• Do this
Copy exactly, please, the lines of the data from its start through the line containing "attach(piece, body)".

• Dataset extract
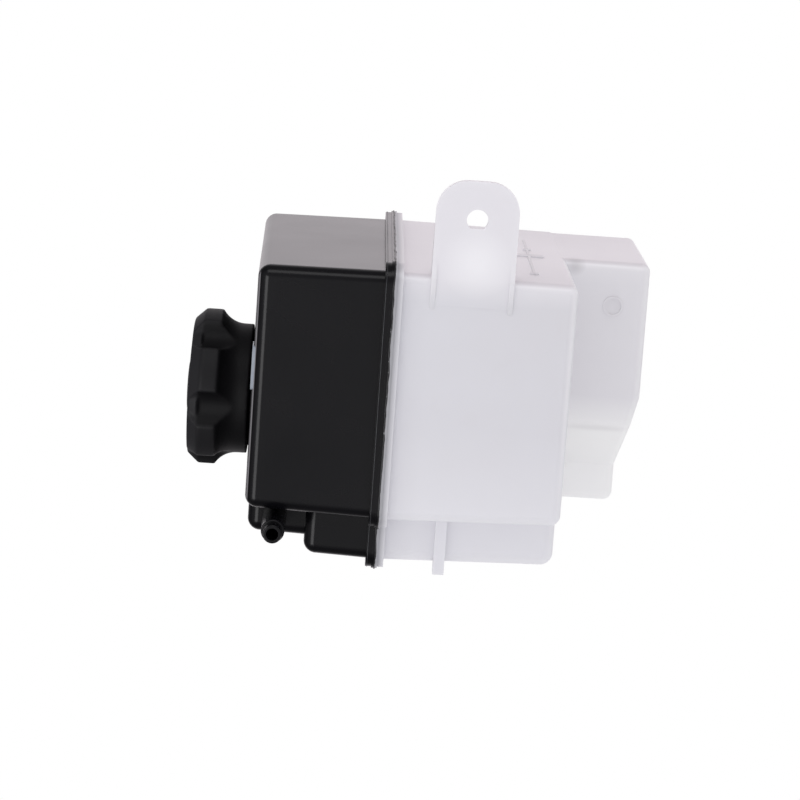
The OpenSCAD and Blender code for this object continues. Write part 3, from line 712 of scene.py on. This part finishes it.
# %% Round the edges and smooth the rest
def round_edges(skin, width, angle=28, segments=2):
    """Bevel every edge sharper than the angle, then smooth the surface."""
    pick(skin)
    bevel = skin.modifiers.new("edge_round", "BEVEL")
    bevel.width = width
    bevel.segments = segments
    bevel.limit_method = "ANGLE"
    bevel.angle_limit = math.radians(angle)
    bevel.use_clamp_overlap = True
    bpy.ops.object.modifier_apply(modifier="edge_round")
    bpy.ops.object.shade_smooth_by_angle(angle=math.radians(35))
    weigh = skin.modifiers.new("flat_faces", "WEIGHTED_NORMAL")
    weigh.keep_sharp = True
    bpy.ops.object.modifier_apply(modifier="flat_faces")
    report(skin)


def dress(piece, finish, body):
    """Give a piece its finish and its body."""
    piece.data.materials.clear()
    piece.data.materials.append(finish)
    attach(piece, body)


# %% The black upper half
mould_radius = 0.00035
upper_skin = skin_of("upper_shell", "upper_skin")
round_edges(upper_skin, mould_radius)
dress(upper_skin, black_shell, "tank")
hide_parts("upper_shell")

# %% The white lower half
lower_skin = skin_of("lower_shell", "lower_skin")
round_edges(lower_skin, mould_radius)
dress(lower_skin, natural_shell, "tank")
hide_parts("lower_shell")

# %% [markdown]
# ## Tails of the tab's ribs
#
# Each side rib of the tab runs out on the near face as a long low wedge. The solid's ribs run out a little
# early, so a thin wedge lies over each of them and carries it on. It could be cut from a cube, but it is
# quicker to start from one flat face with its corners at the wedge's profile, and to extrude that to the
# rib's thickness.

# %% A flat face from its corners
def face_with_corners(name, corners):
    """A flat face with four corners, given in order round it."""
    bpy.ops.mesh.primitive_plane_add(size=1.0, location=(0.0, 0.0, 0.0))
    face = bpy.context.object
    face.name = name
    for number, corner in zip((0, 1, 3, 2), corners):
        face.data.vertices[number].co = corner
    return face


# %% Rib tails
tail_profile = [(-0.0242, -0.0012), (-0.0375, -0.0012), (-0.0366, -0.00175), (-0.0242, -0.00295)]
tail_width = 0.0021
tail_rounding = 0.0003
tab_half = 0.01665


def rib_tail(name, start_z):
    """A wedge on the near face that begins at one height."""
    tail = face_with_corners(name, [(x, y, start_z) for x, y in tail_profile])
    edit_all(tail)
    bpy.ops.mesh.extrude_region_move(TRANSFORM_OT_translate={"value": (0.0, 0.0, tail_width)})
    bpy.ops.object.mode_set(mode="OBJECT")
    face_outwards(tail)
    round_edges(tail, tail_rounding)
    dress(tail, natural_shell, "tank")


rib_tail("rib_tail_cap_side", tab_half - tail_width)
rib_tail("rib_tail_sump_side", -tab_half)

# %% [markdown]
# ## Springs
#
# Both coil springs are pressed shorter when their valves move. The record names each spring's solid, the
# joint that presses it and the height of its fixed end. A new coil could be turned, but the solid already
# has the right wire and the right turns.

# %% Springs, copied from their solids
for joint in frame["record"]["behaviour"]["joints"]:
    for pressed in joint.get("deforming_nodes", []):
        spring = skin_of(pressed["node"], pressed["node"] + "_wire")
        bpy.ops.object.shade_smooth_by_angle(angle=math.radians(60))
        dress(spring, spring_steel, joint["parent"])
        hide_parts(pressed["node"])
        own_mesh(spring)

# %% [markdown]
# ## Cap
#
# The cap is one moulding with six lobes and deep scoops between them. The scoops stop short of the cap's
# face, so a narrow rim goes all the way round: it is a small section turned round the neck's axis and
# joined to the copy. All the edges are rounded by about a millimetre, more than a bevel can give where a
# scoop runs out on the skirt. So the copy is remade from small cells, like clay, and smoothed, which
# rounds every edge by the same amount.

# %% Rim between the lobes
steps_round = 96
rim_profile = [(0.0265, 0.1086), (0.0294, 0.1093), (0.0281, 0.1127), (0.0262, 0.1129)]

cap_rim = face_with_corners("cap_rim", [(radius, 0.0, z) for radius, z in rim_profile])
edit_all(cap_rim)
bpy.ops.mesh.delete(type="ONLY_FACE")
bpy.ops.object.mode_set(mode="OBJECT")
turn = cap_rim.modifiers.new("turn", "SCREW")
turn.steps = steps_round
turn.render_steps = steps_round
turn.use_merge_vertices = True
bpy.ops.object.modifier_apply(modifier="turn")
face_outwards(cap_rim)
cap_rim.location = neck_axis
bpy.ops.object.transform_apply(location=True, rotation=True, scale=True)
report(cap_rim)

# %% Cap skin
clay_cell = 0.0006

cap_skin = skin_of("cap_grip", "cap_skin")
pick(cap_skin, cap_rim)
bpy.ops.object.join()
clay = cap_skin.modifiers.new("clay", "REMESH")
clay.mode = "VOXEL"
clay.voxel_size = clay_cell
bpy.ops.object.modifier_apply(modifier="clay")
smooth = cap_skin.modifiers.new("smooth", "SMOOTH")
smooth.factor = 0.5
smooth.iterations = 5
bpy.ops.object.modifier_apply(modifier="smooth")
bpy.ops.object.shade_smooth()
dress(cap_skin, cap_plastic, "grip")
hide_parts("cap_grip")
report(cap_skin)

# %% [markdown]
# ## Screw threads
#
# The cap screws on a thread with a lead of four millimetres. Its ridge is a small trapezium that is turned
# round the neck's axis while it climbs, which is what the Screw modifier does. A curve along a helix would
# climb as well, but its section would be round, and this thread has flat sides. The ridge inside the cap
# lies half a lead higher, so the two slide past each other as the cap turns. Both run out into their walls
# at their ends, as a moulded thread does: a point near an end keeps only part of its height.

# %% Let a ridge run out at its ends
lead = 0.004
run_out_rate = 8
height_at_end = 0.4
sunk_crest = 0.05


def run_out(ridge, wall_radius, reach, turns):
    """Bring a ridge's crest back to its wall in the last part of a turn, at both ends."""
    for vertex in ridge.data.vertices:
        radius = math.hypot(vertex.co.x, vertex.co.y)
        turned = vertex.co.z / lead
        from_start = run_out_rate * turned + height_at_end
        from_finish = run_out_rate * (turns - turned) + height_at_end
        keep = max(0.0, min(1.0, from_start, from_finish))
        if abs(radius - wall_radius) > abs(0.5 * reach):
            wanted = wall_radius + reach * (keep - sunk_crest)
            vertex.co.x *= wanted / radius
            vertex.co.y *= wanted / radius


# %% A ridge that climbs round the neck's axis
root_half = 0.001
crest_half = 0.00045
sunk_root = 0.1


def thread_ridge(name, wall_radius, reach, start_z, turns):
    """Turn a trapezium round the neck's axis; a negative reach points inwards."""
    root = wall_radius - sunk_root * reach
    crest = wall_radius + reach
    section = [(root, -root_half), (crest, -crest_half), (crest, crest_half), (root, root_half)]
    ridge = face_with_corners(name, [(radius, 0.0, z) for radius, z in section])
    edit_all(ridge)
    bpy.ops.mesh.delete(type="ONLY_FACE")
    bpy.ops.object.mode_set(mode="OBJECT")
    screw = ridge.modifiers.new("climb", "SCREW")
    screw.axis = "Z"
    screw.angle = 2 * math.pi
    screw.screw_offset = lead
    screw.iterations = turns
    screw.steps = steps_round
    screw.render_steps = steps_round
    screw.use_merge_vertices = False
    bpy.ops.object.modifier_apply(modifier="climb")
    run_out(ridge, wall_radius, reach, turns)
    for vertex in ridge.data.vertices:
        vertex.co.z += start_z
    bpy.ops.object.mode_set(mode="EDIT")
    bpy.ops.mesh.select_all(action="DESELECT")
    bpy.ops.mesh.select_non_manifold()
    bpy.ops.mesh.fill()
    bpy.ops.object.mode_set(mode="OBJECT")
    face_outwards(ridge)
    ridge.location = neck_axis
    bpy.ops.object.transform_apply(location=True, rotation=True, scale=True)
    bpy.ops.object.shade_smooth_by_angle(angle=math.radians(30))
    report(ridge)
    return ridge


# %% Threads of the neck and the cap
ridge_height = 0.00095

neck_thread = thread_ridge("neck_thread", 0.0237, ridge_height, 0.0906, 2)
dress(neck_thread, black_shell, "tank")
cap_thread = thread_ridge("cap_thread", 0.0251, -ridge_height, 0.0926, 1)
dress(cap_thread, cap_plastic, "grip")

# %% [markdown]
# ## Weld flash
#
# The halves are welded face to face with a hot plate, which squeezes a ragged bead of plastic out along
# the flange. To get the bead's path, a copy of the white half is cut by a plane just below the weld, and
# only the outer line of the cut is kept. Such a line follows the flange more closely than one drawn by
# hand. It becomes a curve with a round section, then a mesh, and a little noise makes it ragged. The black
# flange has a fine smooth lip along its far edge, which is made the same way from the black half. The
# lip's lighter grey is a painted highlight along the flange's edge.

# %% The outer line of a cut
merge_gap = 0.0003
longest_edge = 0.0012


def outer_line(name, skin, cut_z):
    """The outer outline of a skin at one height, in short edges."""
    line = bpy.data.objects.new(name, skin.data.copy())
    bpy.context.collection.objects.link(line)
    edit_all(line)
    level = {"plane_co": (0.0, 0.0, cut_z), "plane_no": (0.0, 0.0, 1.0)}
    bpy.ops.mesh.bisect(**level, clear_inner=True, clear_outer=True)
    bpy.ops.object.mode_set(mode="OBJECT")
    outline = bmesh.new()
    outline.from_mesh(line.data)
    kept = set()
    waiting = [max(outline.verts, key=lambda v: v.co.x)]
    while waiting:
        vertex = waiting.pop()
        if vertex not in kept:
            kept.add(vertex)
            waiting.extend(edge.other_vert(vertex) for edge in vertex.link_edges)
    bmesh.ops.delete(outline, geom=[v for v in outline.verts if v not in kept], context="VERTS")
    bmesh.ops.remove_doubles(outline, verts=outline.verts[:], dist=merge_gap)
    long_edges = outline.edges[:]
    while long_edges:
        bmesh.ops.subdivide_edges(outline, edges=long_edges, cuts=1)
        long_edges = [e for e in outline.edges if e.calc_length() > longest_edge]
    outline.to_mesh(line.data)
    outline.free()
    return line


# %% A line of plastic round the flange
rag_scale = 310
fine_rag_scale = 900
wander_scale = 150


def flange_line(name, skin, cut_z, thickness, rag_size, lift):
    """The outer outline of a skin at one height, as a thin ragged bead."""
    line = outer_line(name, skin, cut_z)
    bpy.ops.object.convert(target="CURVE")
    line.data.bevel_depth = thickness
    line.data.bevel_resolution = 2
    bpy.ops.object.convert(target="MESH")
    for vertex in line.data.vertices:
        p = vertex.co
        rag = noise.noise(p * rag_scale) * 0.6 + noise.noise(p * fine_rag_scale) * 0.4
        wander = Vector((0.0, 0.0, lift + 1.3 * rag_size * noise.noise(p * wander_scale)))
        vertex.co = p + vertex.normal * rag_size * rag + wander
        vertex.co.x = max(vertex.co.x, cad_box[0][0])
    face_outwards(line)
    bpy.ops.object.shade_smooth()
    report(line)
    return line


# %% Weld bead and flange lip
weld_z = 0.0313
bead_drop = 0.0007
lip_rise = 0.0030

bead = flange_line("weld_bead", lower_skin, weld_z - bead_drop, 0.00036, 0.0003, bead_drop)
lip = flange_line("flange_lip", upper_skin, weld_z + lip_rise, 0.00022, 0.00002, 0.0)
# The lip's lighter grey is a painted highlight.
lip_highlight = make_finish("lip_highlight", (0.026, 0.026, 0.030), (0.014, 0.014, 0.017),
                         0.3, 0.4, 1500, 0.01, specular=0.3)
dress(lip, lip_highlight, "tank")

# %% [markdown]
# Nearly all of the flash is black. Where the halves were pressed hardest, in the middle of the near and
# far sides, some specks of the white plastic came out too.

# %% The bead's finish
bead_finish = make_finish("bead_finish", (0.004, 0.004, 0.005), (0.010, 0.010, 0.011),
                          0.3, 0.45, 1500, 0.02, cloud_scale=330.0, contrast=9.0, specular=0.3)
specks = group_node(bead_finish, scuff_group, Scale=700.0, Amount=1.0).outputs["Mask"]
one_end = mask_along(bead_finish, "X", -0.098, -0.086)
other_end = mask_along(bead_finish, "X", -0.030, -0.036)
middle_specks = both_masks(bead_finish, both_masks(bead_finish, specks, one_end), other_end)
blend_colour(bead_finish, middle_specks, 1.0, (0.48, 0.48, 0.50))
dress(bead, bead_finish, "tank")
print("bead finished")

# %% [markdown]
# ## Blank data plate
#
# A thin blank silver plate lies on the filler face near its edge. It starts as a flat face instead of a
# cube, because its corners are easily rounded while it is flat. An extrusion gives it its thickness and an
# inset its pressed border, and it is then tilted by the little slope that the filler face has.

# %% Data plate
plate_length = 0.0180
plate_width = 0.0120
plate_thickness = 0.0016
plate_corner = 0.0012
border_width = 0.0010
border_depth = 0.00025
plate_rounding = 0.00012
plate_middle = (-0.0659, 0.0072, 0.0846)
face_slope = math.radians(1.1)

bpy.ops.mesh.primitive_plane_add(size=1.0, location=(0.0, 0.0, 0.0))
plate = bpy.context.object
plate.name = "data_plate"
plate.scale = (plate_length, plate_width, 1.0)
bpy.ops.object.transform_apply(location=False, rotation=False, scale=True)
edit_all(plate)
bpy.ops.mesh.bevel(offset=plate_corner, segments=4, affect="VERTICES")
bpy.ops.mesh.extrude_region_move(TRANSFORM_OT_translate={"value": (0.0, 0.0, plate_thickness)})
bpy.ops.mesh.inset(thickness=border_width)
bpy.ops.transform.translate(value=(0.0, 0.0, -border_depth))
bpy.ops.object.mode_set(mode="OBJECT")
face_outwards(plate)
plate.rotation_euler = (face_slope, 0.0, 0.0)
plate.location = plate_middle
bpy.ops.object.transform_apply(location=True, rotation=True, scale=True)
round_edges(plate, plate_rounding)

# %% The plate's finish
plate_finish = make_finish("plate_finish", (0.33, 0.37, 0.42), (0.25, 0.28, 0.33),
                           0.30, 0.42, 1800, 0.004, cloud_scale=260.0)
dress(plate, plate_finish, "tank")
print("plate finished")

• Output below
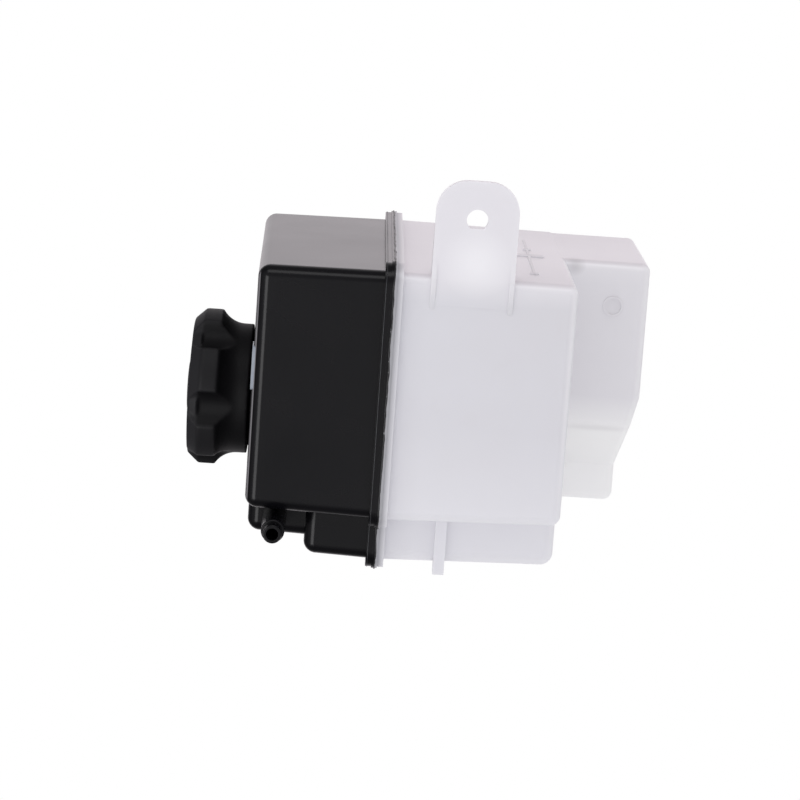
The OpenSCAD and Blender code for this object continues. Write part 3, from line 712 of scene.py on. This part finishes it.
# %% Round the edges and smooth the rest
def round_edges(skin, width, angle=28, segments=2):
    """Bevel every edge sharper than the angle, then smooth the surface."""
    pick(skin)
    bevel = skin.modifiers.new("edge_round", "BEVEL")
    bevel.width = width
    bevel.segments = segments
    bevel.limit_method = "ANGLE"
    bevel.angle_limit = math.radians(angle)
    bevel.use_clamp_overlap = True
    bpy.ops.object.modifier_apply(modifier="edge_round")
    bpy.ops.object.shade_smooth_by_angle(angle=math.radians(35))
    weigh = skin.modifiers.new("flat_faces", "WEIGHTED_NORMAL")
    weigh.keep_sharp = True
    bpy.ops.object.modifier_apply(modifier="flat_faces")
    report(skin)


def dress(piece, finish, body):
    """Give a piece its finish and its body."""
    piece.data.materials.clear()
    piece.data.materials.append(finish)
    attach(piece, body)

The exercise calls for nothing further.